Lors de l’ascension finale vers le site d’installation, une violente tempête de neige frappa la montagne, rendant toute progression impossible et augmentant fortement les risques d’accidents mortels. Les responsables de l’opération prirent alors la décision d’abandonner le matériel afin de préserver la vie des membres de l’expédition, en supposant qu’il pourrait être récupéré ultérieurement.
Cependant, lorsque des tentatives de récupération furent envisagées, le générateur avait disparu sous la neige et la glace. Les mouvements naturels du glacier, combinés à l’accumulation annuelle de nouvelles couches de neige, auraient progressivement entraîné l’enfouissement profond de l’appareil, rendant sa localisation précise extrêmement difficile, voire impossible.

Dans les sources historiques, journalistiques et académiques disponibles, trois noms reviennent fréquemment, mais ils ne sont pas tous des “agents CIA” au sens strict :
Jim McCarthy
Il est souvent décrit comme un responsable ou coordinateur américain lié à l’opération pour la CIA. Son rôle est évoqué dans plusieurs récits comme celui d’un officier de terrain ou d’un superviseur logistique, mais son statut exact d’agent opérationnel reste flou dans les documents publics.
Captain M. S. Kohli (Manmohan Singh Kohli)
Officier de la marine indienne et alpiniste expérimenté, il dirigea l’expédition sur le terrain. Il n’était pas un agent de la CIA, mais un partenaire clé de l’opération indo-américaine. Son implication est bien documentée et assumée publiquement.
Sonam Gyatso
Alpiniste et porteur de haute altitude, souvent cité dans les récits de l’expédition. Là encore, il ne s’agissait pas d’un agent de renseignement, mais d’un acteur essentiel sur le plan technique et humain.

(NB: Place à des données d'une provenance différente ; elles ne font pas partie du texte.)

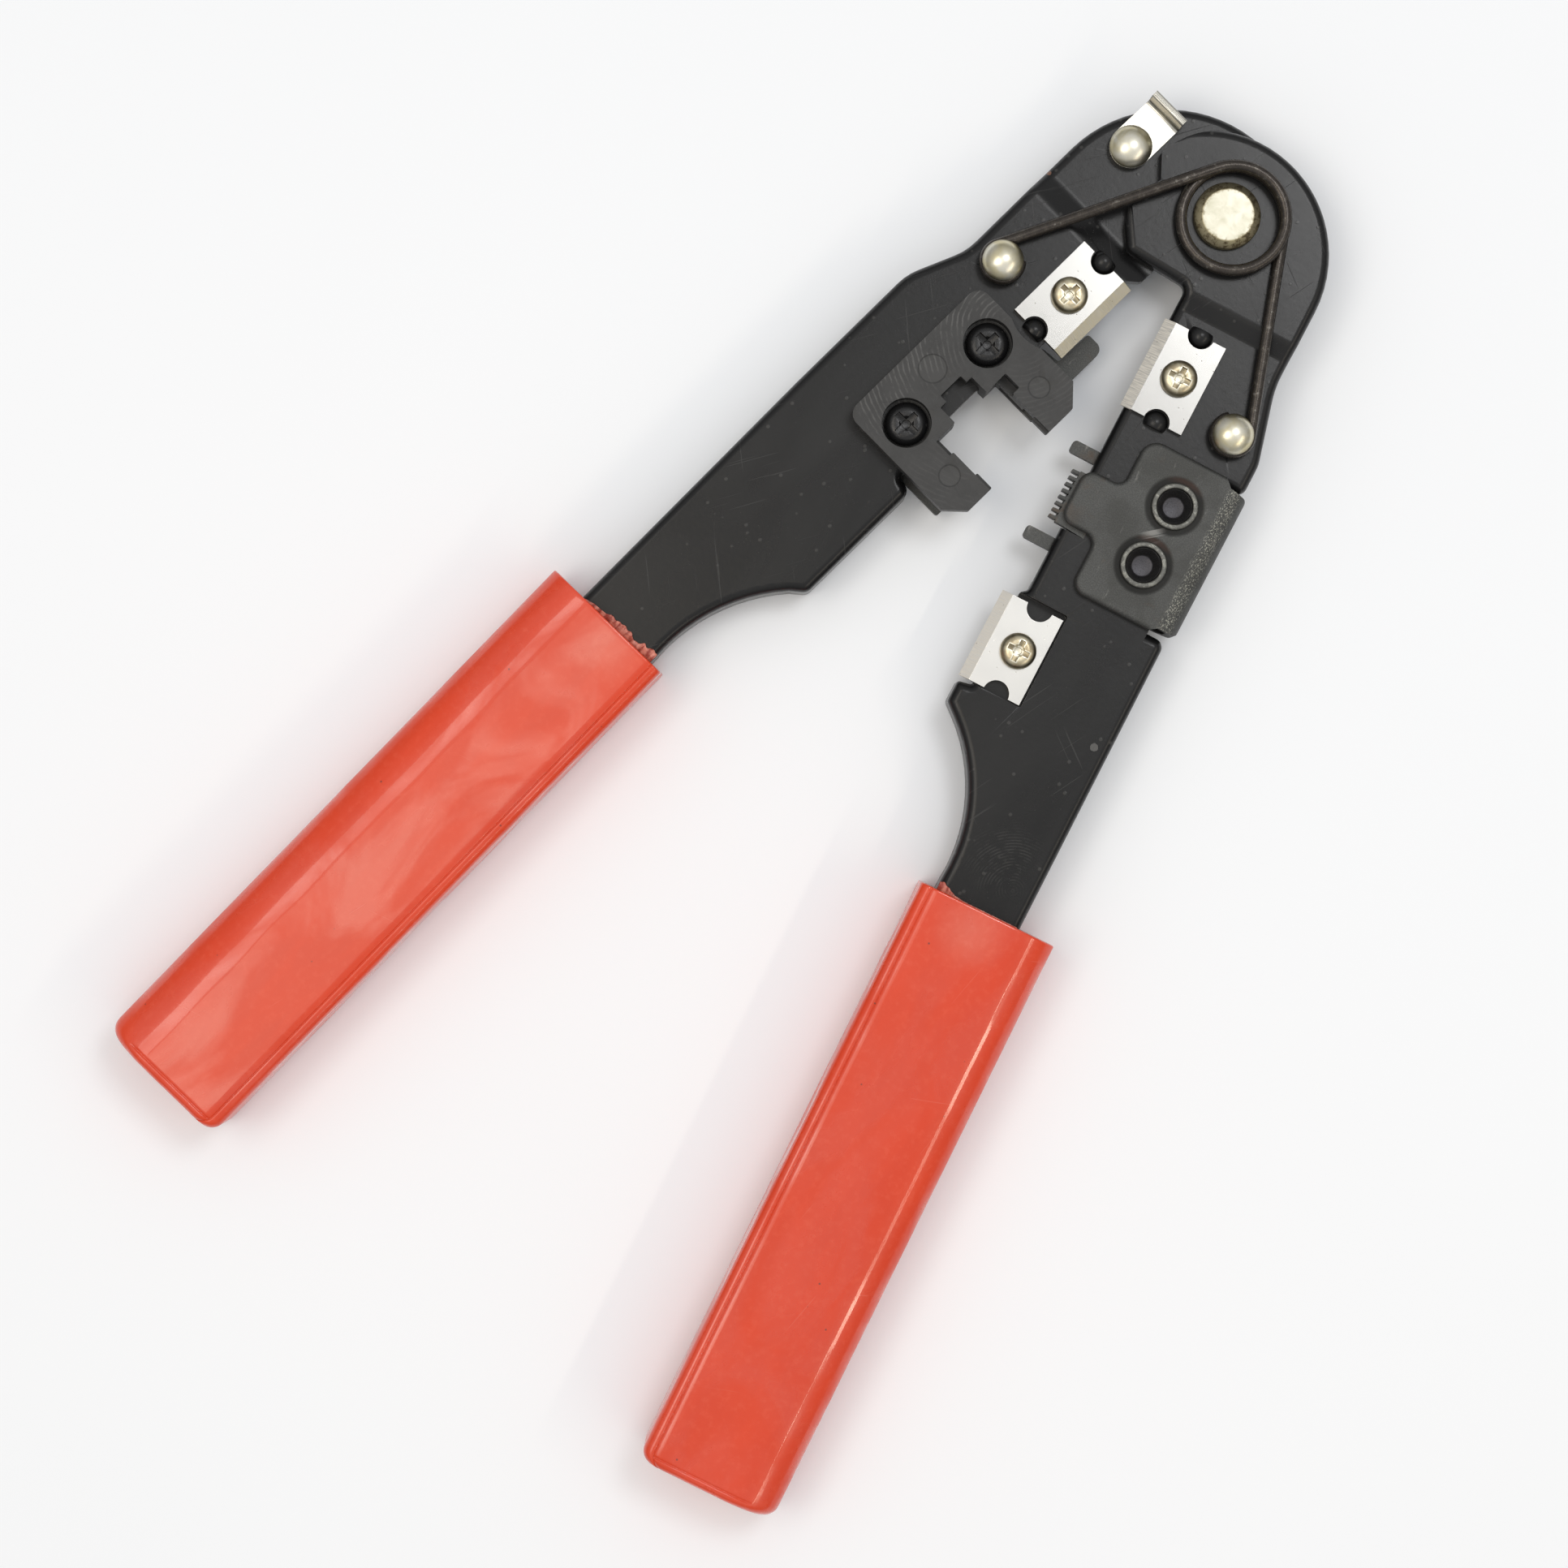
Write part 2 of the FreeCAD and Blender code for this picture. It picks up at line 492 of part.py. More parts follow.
def punch_bracket():
    """U-shaped clamp folded round the punch arm's outer edge."""
    fold_x, inner_x = 21.4, 4.7
    front = outline(
        (fold_x, -56.3, 0.8), (fold_x, -34.4, 0.8), (18.4, -34.0), (17.2, -32.8), (inner_x, -32.8, 2.5),
        (inner_x, -40.8, 1.6), (-1.2, -40.8, 2.0), (-1.2, -49.1, 2.0), (inner_x, -49.1, 1.6),
        (inner_x, -57.2, 2.2), (17.2, -57.2), (18.4, -56.4))
    back = outline((fold_x, -56.3, 0.8), (fold_x, -34.4, 0.8), (18.4, -34.0), (6.5, -34.0, 2),
                   (6.5, -56.4, 2), (18.4, -56.4))
    top = WEB_Z + LEAF_T
    loop = outline((0, LEAF_BACK_Z), (fold_x, LEAF_BACK_Z, 3.2), (fold_x, top, 3.2), (-5, top),
                   (-5, top - LEAF_T), (fold_x - LEAF_T, top - LEAF_T, 1.6), (fold_x - LEAF_T, LEAF_BACK_Z + LEAF_T, 1.6),
                   (0, LEAF_BACK_Z + LEAF_T))
    face = Part.Face(loop)
    face.rotate(V(0, 0, 0), V(1, 0, 0), 90)
    strip = face.extrude(V(0, -80, 0))
    middle = (top + LEAF_BACK_Z) / 2
    bracket = strip.common(prism(front, middle, 20)).fuse(strip.common(prism(back, -5, middle)))
    bracket = bracket.removeSplitter()
    bracket = rounded(bracket, 0.7, lambda p: p.z > 10.5 and p.x < 17.0)
    for x, y in BRACKET_RIVETS:
        bracket = bracket.cut(rod(x, y, 3.0, -5, 20))
    return bracket


def bracket_rivets():
    """Hollow rivets, their ends rolled over into rings."""
    z0, z1 = LEAF_BACK_Z, WEB_Z + LEAF_T
    rivets = []
    for x, y in BRACKET_RIVETS:
        wall = outline((2.45, z0 - 0.7), (3.3, z0 - 0.7, 0.3), (3.3, z0), (3.0, z0), (3.0, z1), (3.35, z1),
                       (3.35, z1 + 0.65, 0.3), (2.6, z1 + 0.65, 0.2), (2.45, z1 - 0.4))
        rivets.append(disc(x, y, wall).fuse(rod(x, y, 2.45, 6.2, 7.6)).removeSplitter())
    return Part.makeCompound(rivets)


# ---- pivot, posts, latch, spring ----------------------------------------------------------------
def pivot_rivet():
    seat = PUNCH_HEAD_Z + 0.1
    head_back = DIE_HEAD_Z - DIE_SHEET - 1.4
    return disc(0, 0, outline(
        (0, 0), (PIVOT_REAR_R - 0.5, 0), (PIVOT_REAR_R, 0.5), (PIVOT_REAR_R, head_back), (PIVOT_R, head_back),
        (PIVOT_R, seat), (PIVOT_HEAD_R, seat), (PIVOT_HEAD_R, PIVOT_TOP_Z - 0.9, 0.4),
        (3.7, PIVOT_TOP_Z, 0.3), (0, PIVOT_TOP_Z)))


def pivot_washer():
    back = DIE_HEAD_Z - DIE_SHEET
    return disc(0, 0, outline((PIVOT_R, back - 1.4), (7.4, back - 1.4), (7.4, back), (PIVOT_R, back)))


def latch_rivet():
    x, y = LATCH_PIVOT
    return dome_rivet(x, y, 3.06, DIE_HEAD_Z + 1.55, 1.7, POST_SHANK_R, DIE_HEAD_Z - DIE_SHEET - 1.0)


def latch_plate():
    """Flat latch with a bent-up finger tab. It swings on its rivet to hold the handles shut."""
    x, y = LATCH_PIVOT
    z0, z1 = DIE_HEAD_Z + 0.05, DIE_HEAD_Z + 1.5
    plan = outline((x - 3.05, y), ("via", x, y - 3.05), (x + 3.05, y), (x + 3.1, 4.2, 0.4),
                   (x - 2.9, 4.6, 0.4))
    plate = prism(plan, z0, z1)
    tab = slab(outline((3.2, z1 - 1.4), (4.9, z1 - 1.4, 0.9), (5.3, z1 + 2.6, 0.3), (4.2, z1 + 2.8, 0.3),
                       (3.8, z1, 0.5), (3.2, z1)), x - 2.9, x + 3.1)
    plate = plate.cut(box(x - 5, x + 5, 3.6, 8, 0, 20)).fuse(tab).removeSplitter()
    return plate.cut(rod(x, y, POST_SHANK_R + RUN_CLEARANCE, 0, 20))


def turned(point, degrees):
    a = math.radians(degrees)
    return (point[0] * math.cos(a) - point[1] * math.sin(a), point[0] * math.sin(a) + point[1] * math.cos(a))


def spring_legs():
    """Both legs in plan, as (post, tangent angle, end on the post's hook, end on the coil). Each leg
    passes outside its post and the coil."""
    legs = []
    for post, side in ((DIE_POST, 1), (turned(PUNCH_POST, OPEN_ANGLE), -1)):
        dx, dy = COIL_CENTRE[0] - post[0], COIL_CENTRE[1] - post[1]
        closing = math.asin((COIL_R - HOOK_R) / math.hypot(dx, dy))
        lean = math.degrees(math.atan2(dy, dx) + side * (math.pi / 2 + closing))
        legs.append((post, lean, on_circle(post, HOOK_R, lean), on_circle(COIL_CENTRE, COIL_R, lean)))
    return legs


def eased(z0, z1, along):
    """Height on the way from z0 to z1, level at both ends."""
    return z0 + (z1 - z0) * (1 - math.cos(math.pi * along)) / 2


def round_route(centre, radius, start, sweep, z0, z1):
    """Corners of the straight runs that touch a circle, clockwise from start, on the way from z0 to z1."""
    count = math.ceil(sweep / SPRING_STEP)
    half = math.radians(sweep / count / 2)
    corners = []
    for i in range(count):
        along = (i + 0.5) / count
        x, y = on_circle(centre, radius / math.cos(half), start - along * sweep)
        corners.append(V(x, y, eased(z0, z1, along)))
    return corners


def wire_path(points):
    """Straight runs with a tangent arc at each corner, as large as the shorter run beside it allows."""
    edges, last = [], points[0]
    for before, corner, after in zip(points, points[1:], points[2:]):
        back, ahead = (before - corner).normalize(), (after - corner).normalize()
        reach = SPRING_REACH * min(before.distanceToPoint(corner), after.distanceToPoint(corner))
        half = back.getAngle(ahead) / 2
        depth = reach / math.cos(half) - reach * math.tan(half)
        entry, leave = corner + back * reach, corner + ahead * reach
        edges.append(Part.makeLine(last, entry))
        edges.append(Part.Arc(entry, corner + (back + ahead).normalize() * depth, leave).toShape())
        last = leave
    edges.append(Part.makeLine(last, points[-1]))
    return Part.Wire(edges)


def torsion_spring():
    """One wire: hook round the die arm's post, leg, coil round the pivot, leg, hook."""
    (post_a, lean_a, *_), (post_b, lean_b, *_) = spring_legs()
    coil_turn = (lean_a - lean_b) % 360 + 360
    hook_a = lean_a + HOOK_TURN
    points = [V(*on_circle(post_a, HOOK_R, hook_a), DIE_HOOK_Z)]
    points += round_route(post_a, HOOK_R, hook_a, HOOK_TURN, DIE_HOOK_Z, DIE_HOOK_Z)
    points += round_route(COIL_CENTRE, COIL_R, lean_a, coil_turn, COIL_HIGH_Z, COIL_LOW_Z)
    points += round_route(post_b, HOOK_R, lean_b, HOOK_TURN, PUNCH_HOOK_Z, PUNCH_HOOK_Z)
    points.append(V(*on_circle(post_b, HOOK_R, lean_b - HOOK_TURN), PUNCH_HOOK_Z))
    path = wire_path(points)
    section = Part.Wire([Part.makeCircle(WIRE_R, points[0], points[1] - points[0])])
    spring = path.makePipeShell([section], True, False)
    swept = math.pi * WIRE_R ** 2 * path.Length
    print("spring: volume over section times length =", round(spring.Volume / swept, 4))
    return spring


def spring_post(x, y, wire_z):
    return dome_rivet(x, y, POST_DOME_R, wire_z + WIRE_R + 0.1, 1.75, POST_SHANK_R, WEB_Z - PUNCH_SHEET - 1.0)


# ---- assembly -----------------------------------------------------------------------------------
def build():
    die_wire, punch_wire = die_arm_outline(), punch_arm_outline()
    parts = {
        "die_arm": die_arm(),
        "die_arm_grip": grip(-103.3, -31.1, -194.6, -1, tang_space(die_wire)),
        "crimp_die": crimp_die(),
        "die_backing_plate": die_backing_plate(),
        "die_spacers": die_spacers(),
        "die_screws": die_screws(),
        "die_nuts": die_nuts(),
        "die_strip_blade": die_strip_blade(),
        "die_blade_screw": blade_screw(*STRIP_DIE_SCREW, WEB_Z),
        "die_blade_nut": blade_nut(*STRIP_DIE_SCREW, WEB_Z - DIE_SHEET),
        "die_spring_post": spring_post(*DIE_POST, DIE_HOOK_Z),
        "pivot_rivet": pivot_rivet(),
        "pivot_washer": pivot_washer(),
        "latch_rivet": latch_rivet(),
        "latch_plate": latch_plate(),
        "torsion_spring": torsion_spring(),
    }
    punch_side = {
        "punch_arm": punch_arm(),
        "punch_arm_grip": grip(-103.3, 26.4, -194.4, 1, tang_space(punch_wire)),
        "punch_strip_blade": punch_strip_blade(),
        "cutter_blade": cutter_blade(),
        "punch_blade_screws": Part.makeCompound([blade_screw(*STRIP_PUNCH_SCREW, WEB_Z),
                                                 blade_screw(*CUTTER_SCREW, SEAT_Z)]),
        "punch_blade_nuts": Part.makeCompound([blade_nut(*STRIP_PUNCH_SCREW, WEB_Z - PUNCH_SHEET),
                                               blade_nut(*CUTTER_SCREW, SEAT_Z - PUNCH_SHEET)]),
        "punch_spring_post": spring_post(*PUNCH_POST, PUNCH_HOOK_Z),
        "punch_bracket": punch_bracket(),
        "bracket_rivets": bracket_rivets(),
        "contact_comb": contact_comb(),
        "guide_plate": guide_plate(),
        "strain_relief_punch": strain_relief_punch(),
    }
    for name, shape in punch_side.items():
        parts[name] = shape.copy()
        parts[name].rotate(V(0, 0, 0), V(0, 0, 1), OPEN_ANGLE)
    return parts


def main():
    os.makedirs("parts", exist_ok=True)
    for name, shape in build().items():
        problem = "" if shape.isValid() else "NOT VALID"
        print(f"{name:22s} solids {len(shape.Solids)} volume {shape.Volume:9.1f} {problem}")
        shape.exportStep(f"parts/{name}.step")


if __name__ == "__main__":
    main()
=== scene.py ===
import math
from typing import NamedTuple

import bmesh
import bpy
from bpy.props import FloatProperty, FloatVectorProperty, PointerProperty
from mathutils import Matrix, Vector, noise


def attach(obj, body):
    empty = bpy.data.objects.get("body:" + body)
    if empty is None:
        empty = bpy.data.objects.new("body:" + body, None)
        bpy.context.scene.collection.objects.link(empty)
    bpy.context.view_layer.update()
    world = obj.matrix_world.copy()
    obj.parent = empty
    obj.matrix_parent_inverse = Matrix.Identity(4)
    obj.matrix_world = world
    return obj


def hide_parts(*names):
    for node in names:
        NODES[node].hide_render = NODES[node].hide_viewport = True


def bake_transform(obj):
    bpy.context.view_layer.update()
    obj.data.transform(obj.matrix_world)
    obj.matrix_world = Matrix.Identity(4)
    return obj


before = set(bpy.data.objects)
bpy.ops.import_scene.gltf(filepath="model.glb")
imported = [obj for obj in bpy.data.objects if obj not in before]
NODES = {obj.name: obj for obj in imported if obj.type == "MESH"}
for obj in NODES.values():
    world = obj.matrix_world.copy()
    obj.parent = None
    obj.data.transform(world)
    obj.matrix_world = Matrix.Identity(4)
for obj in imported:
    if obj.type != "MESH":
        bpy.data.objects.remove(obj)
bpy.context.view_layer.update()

bl_info = {
    "name": "Modular plug crimping tool",
    "version": (1, 0, 0),
    "blender": (4, 5, 0),
    "location": "View3D > Sidebar > Crimper",
    "description": "Finishes a pressed-steel crimping tool: enamel, grips, die, blades, spring and stage",
    "category": "Object",
}

MM = 0.001
OPEN_ANGLE = math.radians(18)         # the punch arm's parts are drawn closed and turned open


# ---- shader helpers -----------------------------------------------------------------------------
class Socket:
    """An output socket that takes part in arithmetic; each operation adds a Math node."""

    def __init__(self, finish, output):
        self.finish = finish
        self.output = output

    def maths(self, operation, *others):
        """Any operation of a Math node, with this socket as its first value."""
        return self.finish.maths(operation, self, *others)

    def __add__(self, other):
        return self.maths("ADD", other)

    def __sub__(self, other):
        return self.maths("SUBTRACT", other)

    def __mul__(self, other):
        return self.maths("MULTIPLY", other)

    def __rsub__(self, other):
        return self.finish.maths("SUBTRACT", other, self)

    __radd__ = __add__
    __rmul__ = __mul__

    def over(self, low, high):
        """0 below low, 1 above high, smooth between; low may be the larger."""
        return self.finish.node("ShaderNodeMapRange", {"interpolation_type": "SMOOTHSTEP"},
                                {"Value": self, "From Min": low, "From Max": high})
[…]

Cette mission illustre de manière frappante l’excès de confiance et l’imprudence caractéristique de certaines opérations de la CIA, notamment pendant la guerre froide. En poursuivant un objectif stratégique, l’agence a délibérément mis en danger un environnement fragile et potentiellement la vie de millions de personnes, tout en laissant derrière elle un matériel nucléaire abandonné et hors de contrôle. Plutôt que de démontrer un génie opérationnel, cette affaire révèle une attitude arrogante et irresponsable, où les intérêts géopolitiques immédiats ont été placés bien au-dessus de toute considération humaine ou environnementale. La montagne, silencieuse et implacable, demeure aujourd’hui le témoin glacé d’une aventure technologique dangereuse, dont l’ombre pourrait peser sur des générations.